** Data shown **
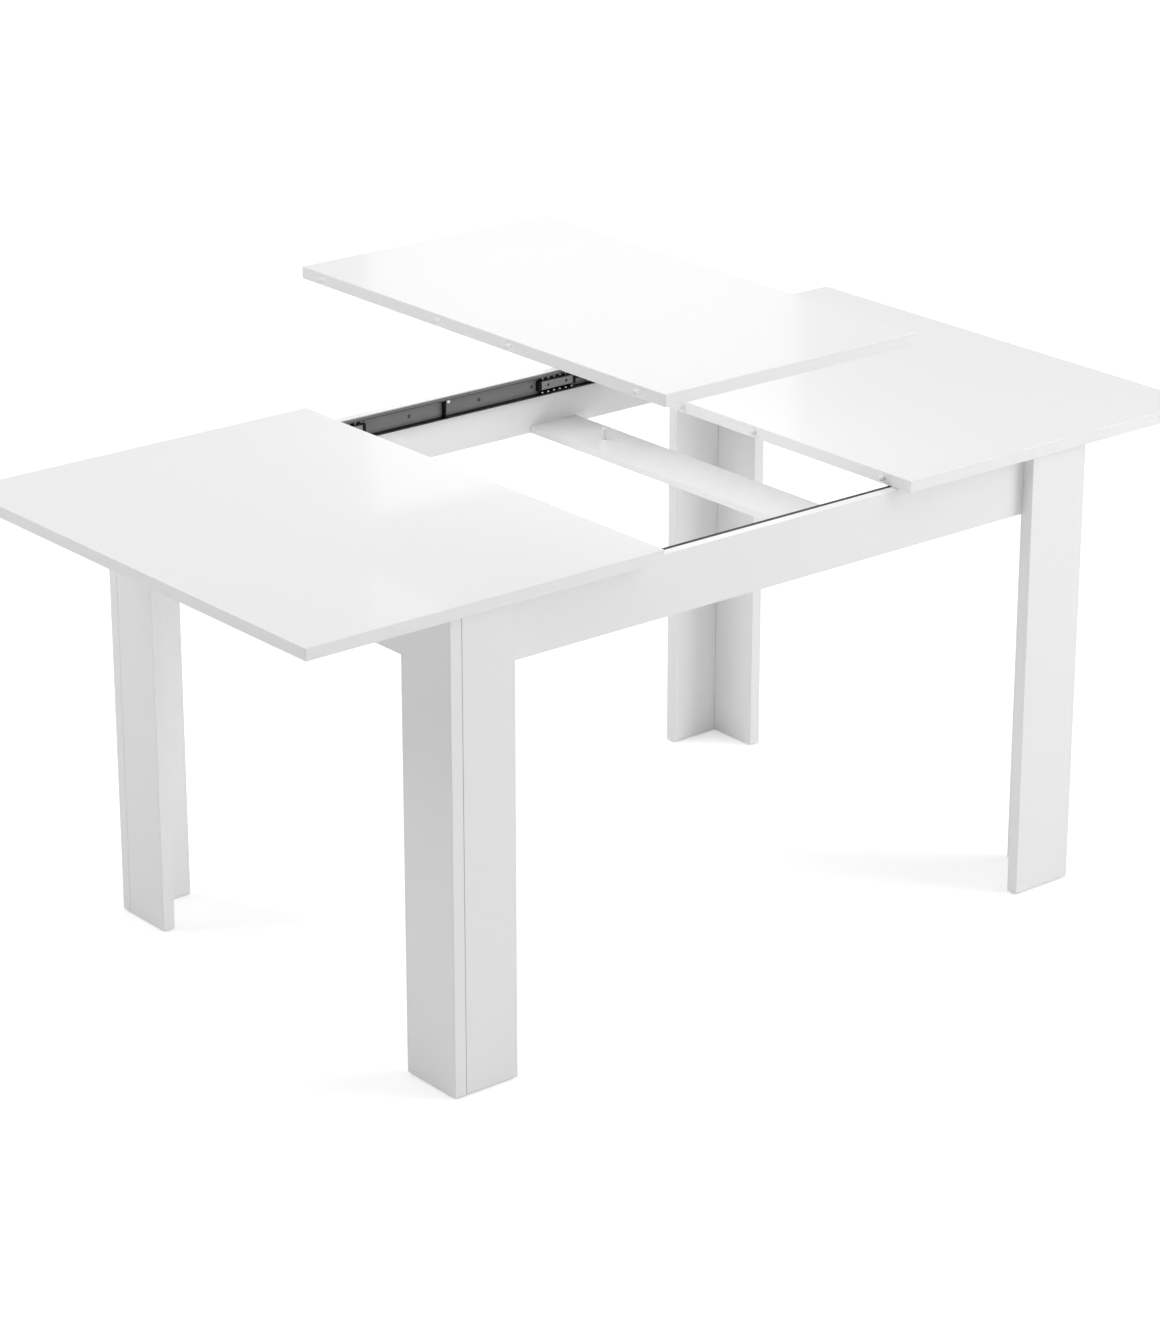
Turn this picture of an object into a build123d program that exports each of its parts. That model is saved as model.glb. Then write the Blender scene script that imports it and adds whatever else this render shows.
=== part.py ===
from build123d import *
import os

# Extendable dining table, pulled open, with its loose leaf held above the gap it fills.
# X runs along the table, -Y is its front, Z is up. The origin is on the floor under the
# table's centre. All sizes are in millimetres.

os.makedirs("parts", exist_ok=True)

# Driving dimensions of the boards.
table_length = 1800.0
table_width = 900.0
table_height = 780.0
leaf_length = 500.0
leaf_top_height = 1018.0
top_thickness = 20.0
leg_board_thickness = 21.0
leg_width = 118.0
leg_overhang = 6.0
apron_thickness = 16.0
apron_height = 100.0
crossbar_width = 100.0
crossbar_thickness = 12.0
crossbar_centre = 235.0
glide_height = 2.0
slide_gap = 0.5
arris = 0.6

# Driving dimensions of the ball-bearing slides. Depth is measured from the apron's inner
# face towards the middle of the table, and height from the slide's centre line.
slide_centre_height = 741.0
outer_rail_height = 34.0
outer_rail_depth = 11.0
outer_rail_wall = 1.6
outer_rail_lip = 0.6
outer_rail_end = 600.0
rail_bend_radius = 0.9
rail_joint_gap = 1.0
inner_rail_near_depth = 3.2
inner_rail_far_depth = 11.1
inner_rail_wall = 1.4
inner_rail_height = 20.6
inner_rail_start = 300.0
inner_rail_length = 294.0
ball_radius = 2.5
ball_depth = 7.5
ball_row_height = 12.85
ball_pitch = 12.7
balls_in_row = 6
cage_group_centres = {"left": (207.5, 407.5), "right": (236.0, 436.0)}

# Driving dimensions of the hardware.
pin_radius = 4.0
pin_reach = 10.0
pin_clearance = 0.3
pin_stations = (-390.0, -88.0, 88.0, 390.0)
dowel_radius = 3.95
hole_clearance = 0.05
rail_screw_stations = (73.0, 186.0, 300.0, 414.0, 560.0)
bracket_stations = (370.0, 540.0)
bracket_width = 40.0
bracket_metal = 2.0

# Sizes that follow from the driving dimensions.
frame_top = table_height - top_thickness - slide_gap
apron_bottom = frame_top - apron_height
half_gap = leaf_length / 2
half_length = table_length / 2
half_width = table_width / 2
leg_x = half_length - half_gap - leg_overhang
leg_y = half_width - leg_overhang
apron_x = leg_x - leg_board_thickness
apron_y = leg_y - leg_board_thickness
inner_x = apron_x - apron_thickness
inner_y = apron_y - apron_thickness
crossbar_top = apron_bottom + crossbar_thickness
top_underside = table_height - top_thickness
pin_height = table_height - top_thickness / 2

# The front of the table is side -1 and its back side +1; its left end is -1, right +1.
sides = {"front": -1, "back": 1}
ends = {"left": -1, "right": 1}


def save(builder, name):
    """Label a finished piece and write it as its own file."""
    builder.part.label = name
    export_step(builder.part, f"parts/{name}.step")


def make_board(name, x_span, y_span, z_span, drillings=()):
    """Melamine board with eased arrises; each drilling is (plane, points, radius, depth)."""
    x_low, x_high = sorted(x_span)
    y_low, y_high = sorted(y_span)
    z_low, z_high = sorted(z_span)
    with BuildPart() as board:
        with BuildSketch(Plane.XY.offset(z_low)):
            with Locations(((x_low + x_high) / 2, (y_low + y_high) / 2)):
                Rectangle(x_high - x_low, y_high - y_low)
        extrude(amount=z_high - z_low)
        chamfer(board.edges(), arris)
        for plane, points, radius, depth in drillings:
            with BuildSketch(plane):
                with Locations(*points):
                    Circle(radius)
            extrude(amount=depth, mode=Mode.SUBTRACT)
    save(board, name)


def copies(name, piece, locations):
    """Node that holds one separate solid of the piece at each location."""
    with BuildPart() as group:
        with Locations(*locations):
            add(piece.part)
    save(group, name)


def looking_x(x, sign):
    """Plane at x whose normal runs along X, outwards for +1; its points are (Y, Z)."""
    return Plane(origin=(x, 0, 0), x_dir=(0, sign, 0), z_dir=(sign, 0, 0))


def looking_y(y, sign):
    """Plane at y whose normal runs along Y, backwards for +1; its points are (X, Z)."""
    return Plane(origin=(0, y, 0), x_dir=(-sign, 0, 0), z_dir=(0, sign, 0))


def on_x(sign, points):
    """Points (Y, Z) of the table, in the coordinates of a looking_x plane."""
    return [(sign * y, z) for y, z in points]


def on_y(sign, points):
    """Points (X, Z) of the table, in the coordinates of a looking_y plane."""
    return [(-sign * x, z) for x, z in points]


# Every fastener is drawn upright, entering downwards from Z = 0, and is turned to the way
# it is driven: these turns send its point towards +Y or -Y, and towards +X or -X.
driven_y = {1: (90, 0, 0), -1: (-90, 0, 0)}
driven_x = {1: (0, -90, 0), -1: (0, 90, 0)}


# Legs: two boards each, glued and dowelled into an L that opens inwards. Going round the
# table, the full-width board is by turns on the end and on the side, so all four match.
dowel_length = 30.0
dowel_in_face = 12.0
leg_dowel_heights = (100.0, 310.0, 520.0, 630.0)
bolt_shank_radius = 3.0
bolt_in_leg = 13.0
side_bolt_x = 545.0
side_bolt_heights = (680.0, 708.0)
end_bolt_y = 342.0
end_bolt_heights = (685.0, 735.0)
drill_play = dowel_radius + hole_clearance
bolt_hole = bolt_shank_radius + hole_clearance
leg_seat_x = leg_x - leg_width
leg_seat_y = leg_y - leg_width

leg_dowel_places = []
for side, y_sign in sides.items():
    for end, x_sign in ends.items():
        end_board_is_full = x_sign * y_sign > 0
        side_bolts = on_y(y_sign, [(x_sign * side_bolt_x, z) for z in side_bolt_heights])
        end_bolts = on_x(x_sign, [(y_sign * end_bolt_y, z) for z in end_bolt_heights])
        side_drilling = [(looking_y(y_sign * apron_y, y_sign), side_bolts, bolt_hole, bolt_in_leg)]
        end_drilling = [(looking_x(x_sign * apron_x, x_sign), end_bolts, bolt_hole, bolt_in_leg)]
        if end_board_is_full:
            joint_y = y_sign * (leg_y - leg_board_thickness / 2)
            points = [(joint_y, z) for z in leg_dowel_heights]
            face = looking_x(x_sign * apron_x, x_sign)
            edge = looking_x(x_sign * apron_x, -x_sign)
            end_drilling.append((face, on_x(x_sign, points), drill_play, dowel_in_face))
            side_drilling.append(
                (edge, on_x(-x_sign, points), drill_play, dowel_length - dowel_in_face)
            )
            start = x_sign * (apron_x + dowel_in_face)
            leg_dowel_places += [Location((start, y, z), driven_x[-x_sign]) for y, z in points]
        else:
            joint_x = x_sign * (leg_x - leg_board_thickness / 2)
            points = [(joint_x, z) for z in leg_dowel_heights]
            face = looking_y(y_sign * apron_y, y_sign)
            edge = looking_y(y_sign * apron_y, -y_sign)
            side_drilling.append((face, on_y(y_sign, points), drill_play, dowel_in_face))
            end_drilling.append(
                (edge, on_y(-y_sign, points), drill_play, dowel_length - dowel_in_face)
            )
            start = y_sign * (apron_y + dowel_in_face)
            leg_dowel_places += [Location((x, start, z), driven_y[-y_sign]) for x, z in points]
        make_board(
            f"{side}_{end}_leg_end_board",
            (x_sign * apron_x, x_sign * leg_x),
            (y_sign * leg_seat_y, y_sign * (leg_y if end_board_is_full else apron_y)),
            (glide_height, frame_top),
            end_drilling,
        )
        make_board(
            f"{side}_{end}_leg_side_board",
            (x_sign * leg_seat_x, x_sign * (apron_x if end_board_is_full else leg_x)),
            (y_sign * apron_y, y_sign * leg_y),
            (glide_height, frame_top),
            side_drilling,
        )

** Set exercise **
Repeat the material word for word, in full.

** Reply to the exercise **
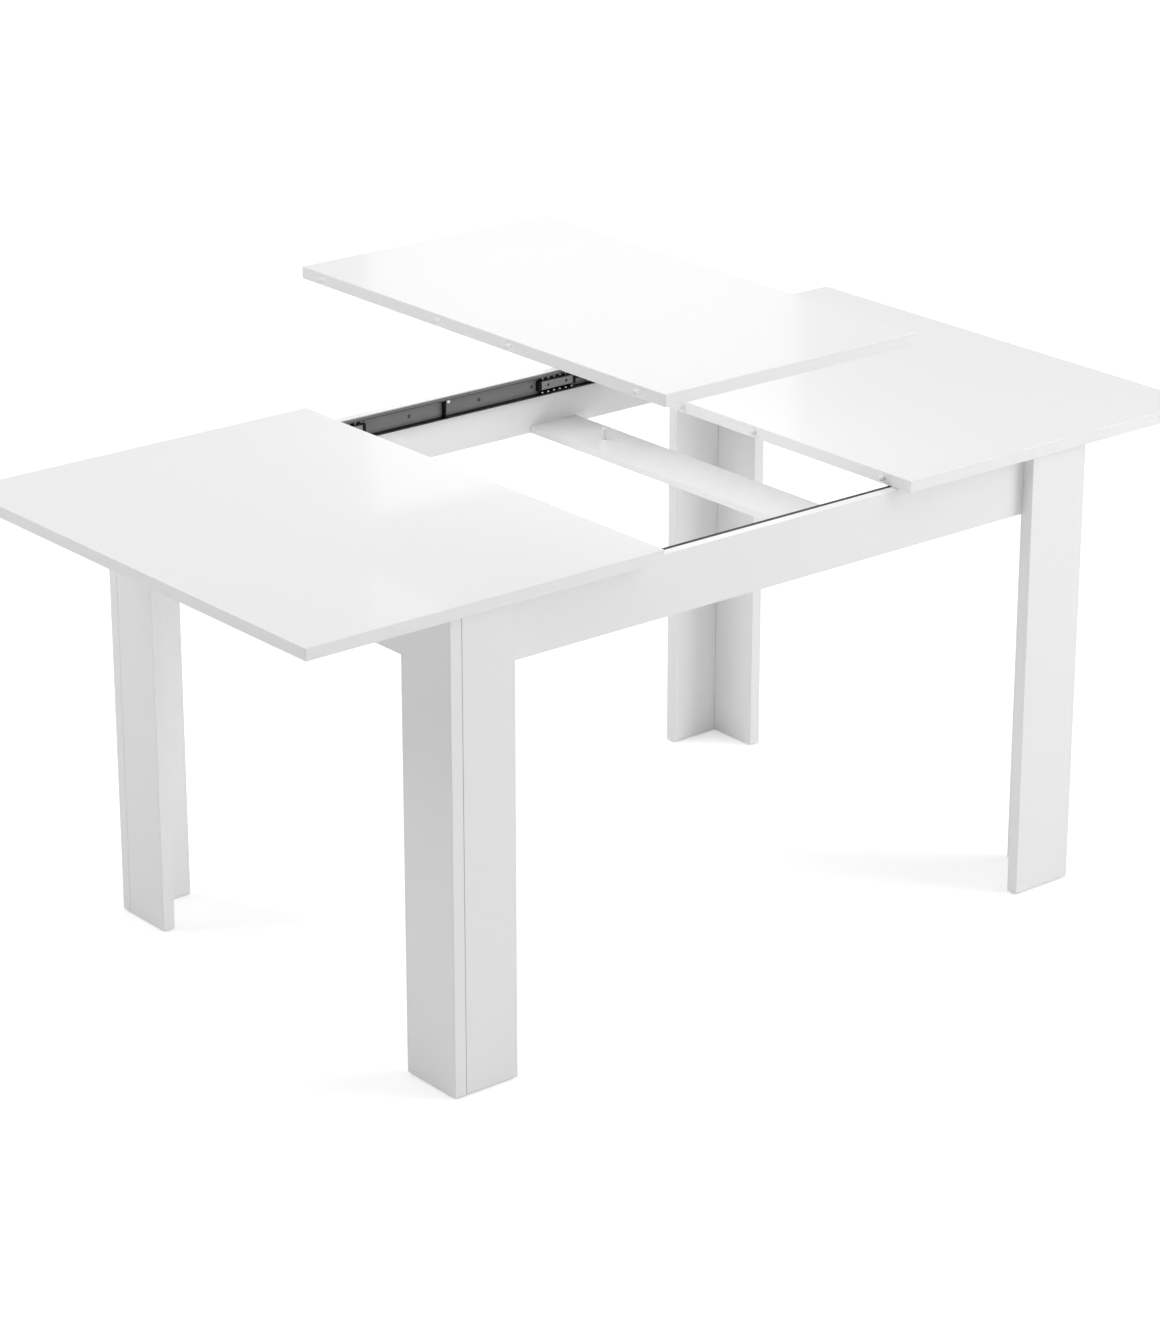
Turn this picture of an object into a build123d program that exports each of its parts. That model is saved as model.glb. Then write the Blender scene script that imports it and adds whatever else this render shows.
=== part.py ===
from build123d import *
import os

# Extendable dining table, pulled open, with its loose leaf held above the gap it fills.
# X runs along the table, -Y is its front, Z is up. The origin is on the floor under the
# table's centre. All sizes are in millimetres.

os.makedirs("parts", exist_ok=True)

# Driving dimensions of the boards.
table_length = 1800.0
table_width = 900.0
table_height = 780.0
leaf_length = 500.0
leaf_top_height = 1018.0
top_thickness = 20.0
leg_board_thickness = 21.0
leg_width = 118.0
leg_overhang = 6.0
apron_thickness = 16.0
apron_height = 100.0
crossbar_width = 100.0
crossbar_thickness = 12.0
crossbar_centre = 235.0
glide_height = 2.0
slide_gap = 0.5
arris = 0.6

# Driving dimensions of the ball-bearing slides. Depth is measured from the apron's inner
# face towards the middle of the table, and height from the slide's centre line.
slide_centre_height = 741.0
outer_rail_height = 34.0
outer_rail_depth = 11.0
outer_rail_wall = 1.6
outer_rail_lip = 0.6
outer_rail_end = 600.0
rail_bend_radius = 0.9
rail_joint_gap = 1.0
inner_rail_near_depth = 3.2
inner_rail_far_depth = 11.1
inner_rail_wall = 1.4
inner_rail_height = 20.6
inner_rail_start = 300.0
inner_rail_length = 294.0
ball_radius = 2.5
ball_depth = 7.5
ball_row_height = 12.85
ball_pitch = 12.7
balls_in_row = 6
cage_group_centres = {"left": (207.5, 407.5), "right": (236.0, 436.0)}

# Driving dimensions of the hardware.
pin_radius = 4.0
pin_reach = 10.0
pin_clearance = 0.3
pin_stations = (-390.0, -88.0, 88.0, 390.0)
dowel_radius = 3.95
hole_clearance = 0.05
rail_screw_stations = (73.0, 186.0, 300.0, 414.0, 560.0)
bracket_stations = (370.0, 540.0)
bracket_width = 40.0
bracket_metal = 2.0

# Sizes that follow from the driving dimensions.
frame_top = table_height - top_thickness - slide_gap
apron_bottom = frame_top - apron_height
half_gap = leaf_length / 2
half_length = table_length / 2
half_width = table_width / 2
leg_x = half_length - half_gap - leg_overhang
leg_y = half_width - leg_overhang
apron_x = leg_x - leg_board_thickness
apron_y = leg_y - leg_board_thickness
inner_x = apron_x - apron_thickness
inner_y = apron_y - apron_thickness
crossbar_top = apron_bottom + crossbar_thickness
top_underside = table_height - top_thickness
pin_height = table_height - top_thickness / 2

# The front of the table is side -1 and its back side +1; its left end is -1, right +1.
sides = {"front": -1, "back": 1}
ends = {"left": -1, "right": 1}


def save(builder, name):
    """Label a finished piece and write it as its own file."""
    builder.part.label = name
    export_step(builder.part, f"parts/{name}.step")


def make_board(name, x_span, y_span, z_span, drillings=()):
    """Melamine board with eased arrises; each drilling is (plane, points, radius, depth)."""
    x_low, x_high = sorted(x_span)
    y_low, y_high = sorted(y_span)
    z_low, z_high = sorted(z_span)
    with BuildPart() as board:
        with BuildSketch(Plane.XY.offset(z_low)):
            with Locations(((x_low + x_high) / 2, (y_low + y_high) / 2)):
                Rectangle(x_high - x_low, y_high - y_low)
        extrude(amount=z_high - z_low)
        chamfer(board.edges(), arris)
        for plane, points, radius, depth in drillings:
            with BuildSketch(plane):
                with Locations(*points):
                    Circle(radius)
            extrude(amount=depth, mode=Mode.SUBTRACT)
    save(board, name)


def copies(name, piece, locations):
    """Node that holds one separate solid of the piece at each location."""
    with BuildPart() as group:
        with Locations(*locations):
            add(piece.part)
    save(group, name)


def looking_x(x, sign):
    """Plane at x whose normal runs along X, outwards for +1; its points are (Y, Z)."""
    return Plane(origin=(x, 0, 0), x_dir=(0, sign, 0), z_dir=(sign, 0, 0))


def looking_y(y, sign):
    """Plane at y whose normal runs along Y, backwards for +1; its points are (X, Z)."""
    return Plane(origin=(0, y, 0), x_dir=(-sign, 0, 0), z_dir=(0, sign, 0))


def on_x(sign, points):
    """Points (Y, Z) of the table, in the coordinates of a looking_x plane."""
    return [(sign * y, z) for y, z in points]


def on_y(sign, points):
    """Points (X, Z) of the table, in the coordinates of a looking_y plane."""
    return [(-sign * x, z) for x, z in points]


# Every fastener is drawn upright, entering downwards from Z = 0, and is turned to the way
# it is driven: these turns send its point towards +Y or -Y, and towards +X or -X.
driven_y = {1: (90, 0, 0), -1: (-90, 0, 0)}
driven_x = {1: (0, -90, 0), -1: (0, 90, 0)}


# Legs: two boards each, glued and dowelled into an L that opens inwards. Going round the
# table, the full-width board is by turns on the end and on the side, so all four match.
dowel_length = 30.0
dowel_in_face = 12.0
leg_dowel_heights = (100.0, 310.0, 520.0, 630.0)
bolt_shank_radius = 3.0
bolt_in_leg = 13.0
side_bolt_x = 545.0
side_bolt_heights = (680.0, 708.0)
end_bolt_y = 342.0
end_bolt_heights = (685.0, 735.0)
drill_play = dowel_radius + hole_clearance
bolt_hole = bolt_shank_radius + hole_clearance
leg_seat_x = leg_x - leg_width
leg_seat_y = leg_y - leg_width

leg_dowel_places = []
for side, y_sign in sides.items():
    for end, x_sign in ends.items():
        end_board_is_full = x_sign * y_sign > 0
        side_bolts = on_y(y_sign, [(x_sign * side_bolt_x, z) for z in side_bolt_heights])
        end_bolts = on_x(x_sign, [(y_sign * end_bolt_y, z) for z in end_bolt_heights])
        side_drilling = [(looking_y(y_sign * apron_y, y_sign), side_bolts, bolt_hole, bolt_in_leg)]
        end_drilling = [(looking_x(x_sign * apron_x, x_sign), end_bolts, bolt_hole, bolt_in_leg)]
        if end_board_is_full:
            joint_y = y_sign * (leg_y - leg_board_thickness / 2)
            points = [(joint_y, z) for z in leg_dowel_heights]
            face = looking_x(x_sign * apron_x, x_sign)
            edge = looking_x(x_sign * apron_x, -x_sign)
            end_drilling.append((face, on_x(x_sign, points), drill_play, dowel_in_face))
            side_drilling.append(
                (edge, on_x(-x_sign, points), drill_play, dowel_length - dowel_in_face)
            )
            start = x_sign * (apron_x + dowel_in_face)
            leg_dowel_places += [Location((start, y, z), driven_x[-x_sign]) for y, z in points]
        else:
            joint_x = x_sign * (leg_x - leg_board_thickness / 2)
            points = [(joint_x, z) for z in leg_dowel_heights]
            face = looking_y(y_sign * apron_y, y_sign)
            edge = looking_y(y_sign * apron_y, -y_sign)
            side_drilling.append((face, on_y(y_sign, points), drill_play, dowel_in_face))
            end_drilling.append(
                (edge, on_y(-y_sign, points), drill_play, dowel_length - dowel_in_face)
            )
            start = y_sign * (apron_y + dowel_in_face)
            leg_dowel_places += [Location((x, start, z), driven_y[-y_sign]) for x, z in points]
        make_board(
            f"{side}_{end}_leg_end_board",
            (x_sign * apron_x, x_sign * leg_x),
            (y_sign * leg_seat_y, y_sign * (leg_y if end_board_is_full else apron_y)),
            (glide_height, frame_top),
            end_drilling,
        )
        make_board(
            f"{side}_{end}_leg_side_board",
            (x_sign * leg_seat_x, x_sign * (apron_x if end_board_is_full else leg_x)),
            (y_sign * apron_y, y_sign * leg_y),
            (glide_height, frame_top),
            side_drilling,
        )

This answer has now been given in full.